Rangel Alves da Costa*


Tenha como certo que neste exato momento alguém está negociando em seu nome. Esse alguém é algum político, e o seu nome enquanto eleitor é o objetivo principal do negócio. Ou negociata, vez que você é vendido sempre às escondidas, em encontros reservados. O valor acordado você nunca saberá, vez que o negociador diz seu preço e depois se apodera de tudo, mas certamente não é pouca coisa.
O povo tem valor inestimável, não pode - ao menos em tese - ser objeto de negociação, de compra e venda, de acertos ou acordos escusos, mas acaba se transformando em apenas um preço perante aqueles que se arvoram de seu poder de voto. Dez votos valem tanto, cinquenta outro tanto, mil ou mais leva a expressiva quantia. E quem é negociado geralmente nem sabe que está sendo ardilosamente usado pelo seu presumível dono.
Como o candidato sabe que é tarefa árdua demais procurar o próprio povo, expor suas ideias, pedir apoio e até se dispor a ajudar numa receita ou conta de água ou luz, então vai diretamente ao dono do curral, àquele que supõe seja senhor do cabresto. Sabe que basta oferecer um presente em números e terá como certo o apoio. E o negociador dos votos alheios, costumeiramente afirmando mais do que pode dispor, acaba sempre embolsando muito.
E não deixa de ser fácil e lucrativo demais dispor e vender o que não lhe pertence. Usa a condição de liderança política (na maioria das vezes apenas aparente) para amealhar benesses de todo tipo, eis que valores em dinheiro é apenas uma parte do acordo de muitas exigências. E depois firma o compromisso com aperto de mão e repete que o candidato nem se preocupe que as urnas mostrarão o que é um homem de compromisso. E só tem o voto dele e da esposa, quando muito.
Acaso chegue ao conhecimento do povo a celebração de acordo político envolvendo dinheiro, então o negociador logo cuidará de desfazer o mal entendido, aquela conversa caluniosa para macular sua imagem de político de comprovada honradez. Mas como não vê saída, pois precisará dizer qual candidato tem seu apoio, começa a espalhar que celebrou acordo sim, porém pensando no povo, vez que exigiu do candidato grandes obras e melhorias para a vida da população. Mas não diz quanto recebeu de jeito nenhum. 
O povo talvez não saiba, mas vale muito na mesa de negociata.
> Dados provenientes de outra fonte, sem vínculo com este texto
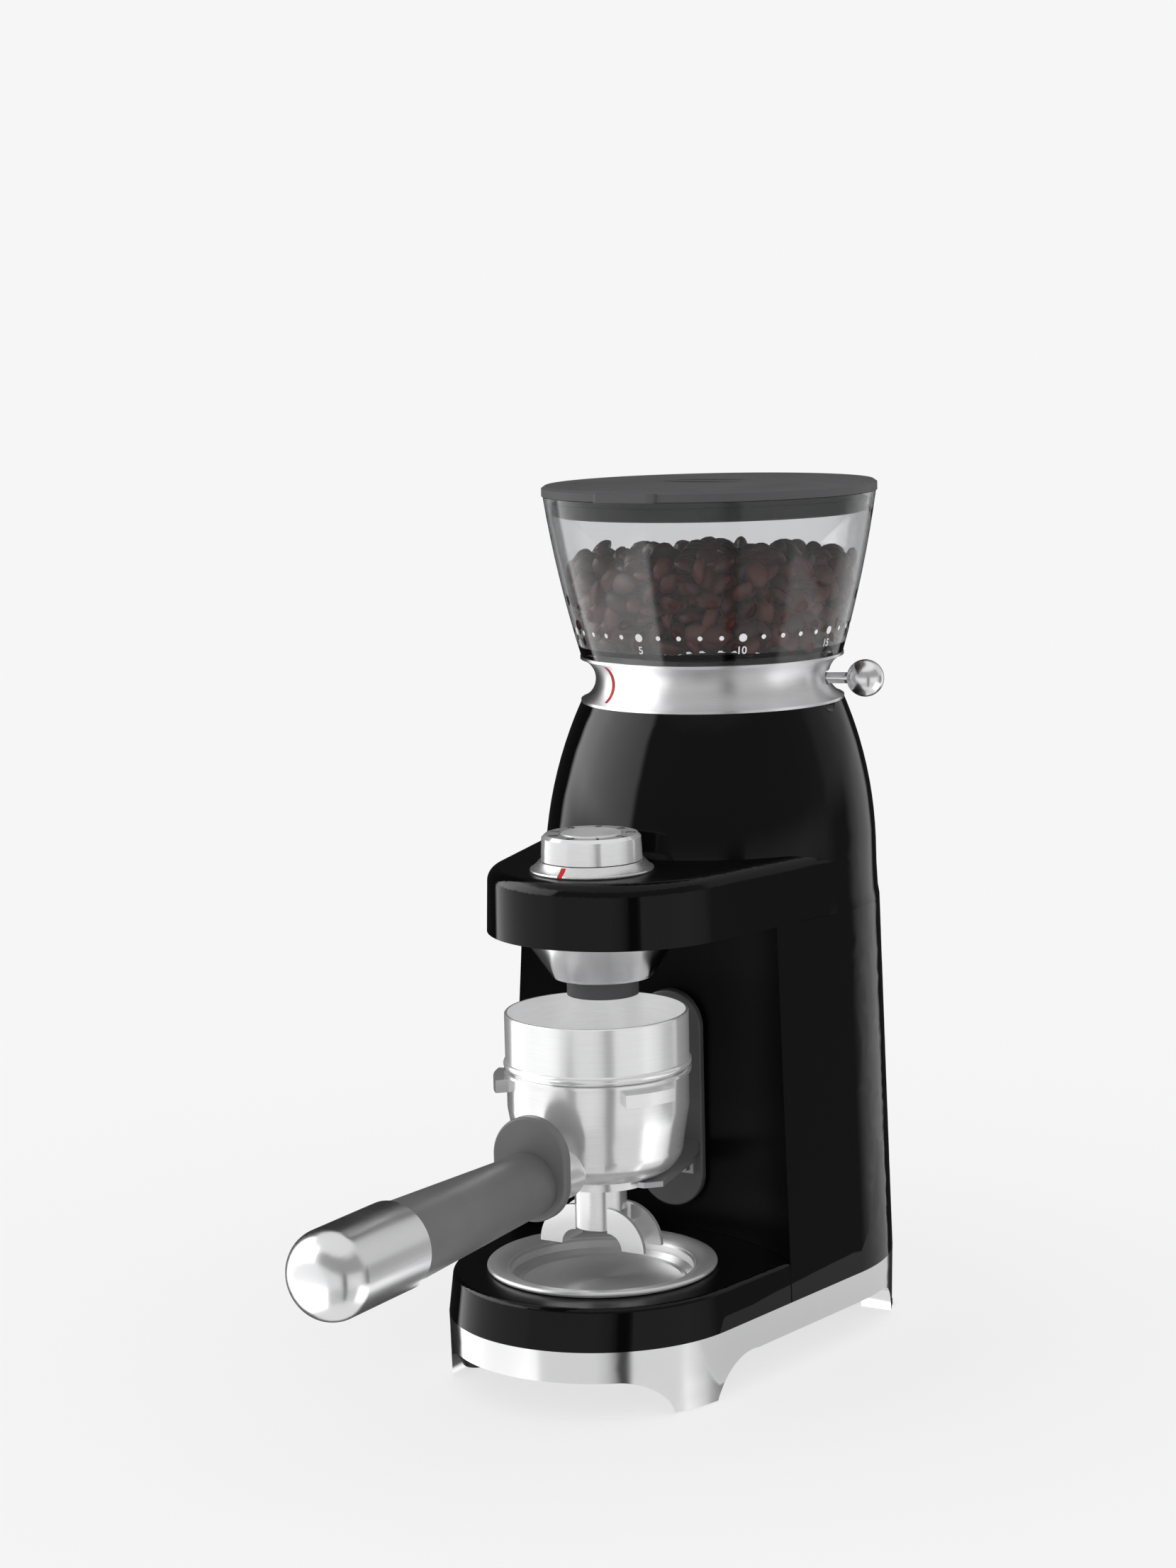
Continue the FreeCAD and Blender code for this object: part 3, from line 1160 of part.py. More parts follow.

Governantes, parlamentares e líderes políticos sabem muito bem a serventia e o valor que tem o povo eleitor. Daí que fecham acordos milionários porque o interessado maior na compra do voto, que certamente será candidato nas próximas eleições, faz a contagem não pelo número real de peixes, mas pela quantidade afirmada pelo atravessador.
Mas essas negociatas em nome do povo não é fato novo, pois remonta aos primórdios da política brasileira, mas com maior expressão nos tempos do coronelismo. Os coronéis negociavam seus currais eleitorais como se bichos fossem os eleitores. E assim eram tratados. Mantidos no cabresto, subservientes às ordens do poderoso, eis que este conhecia antecipadamente quantos votos seu candidato teria em cada urna.
Já naqueles tempos o povo era reconhecido apenas pelo voto que dispunha. Mas como esse voto não era dele, mas sim do coronel, então o candidato sequer perdia tempo pedindo apoio. E nem dava importância ao eleitor porque lhe interessava apenas receber, de porteira fechada, o apoio do coronel. Daí que na varanda do casarão eram entabulados os acordos. E estes sempre envolvendo muito dinheiro, empregos, aumento de influências.
O coronelismo de cabresto e curral não possui mais a feição de antigamente, porém não deixou de existir. Verdade é que ainda existe muita gente por aí, principalmente nos redutos interioranos, se dizendo liderança política e fazendo disso um negócio dos mais lucrativos. A culpa, contudo, não é somente deles, pois agem astuciosamente para serem acreditados com algum poder de captação de votos, como lideranças que podem fazer surgir nas urnas grande número de votos para o seu candidato. O grande culpado de tudo, e por isso costumeiramente enganado, é o próprio candidato.
E culpado porque deixa de valorizar a população eleitora em si para pagar caro por promessas e votos inexistentes. Ora, diferentemente do que ocorria antigamente, o voto agora deve ser contado de pessoa a pessoa, e não como um curral fechado com tantas cabeças de eleitores. E são poucos os votantes que continuam com cega obediência eleitoral aos pretensos líderes, eis que o conhecimento também trouxe a libertação do voto.
Do mesmo modo, quanto mais o candidato valorizar a dita liderança em detrimento do eleitor em si, mais será por este rechaçado. E aquele curral acaba sendo esvaziado. E bicho solto escolhe o caminho que quiser, ainda que encontre uma gorda oferta adiante. Dificilmente rejeita, mas também dificilmente votará naquele que quis comprar sua liberdade de escolha.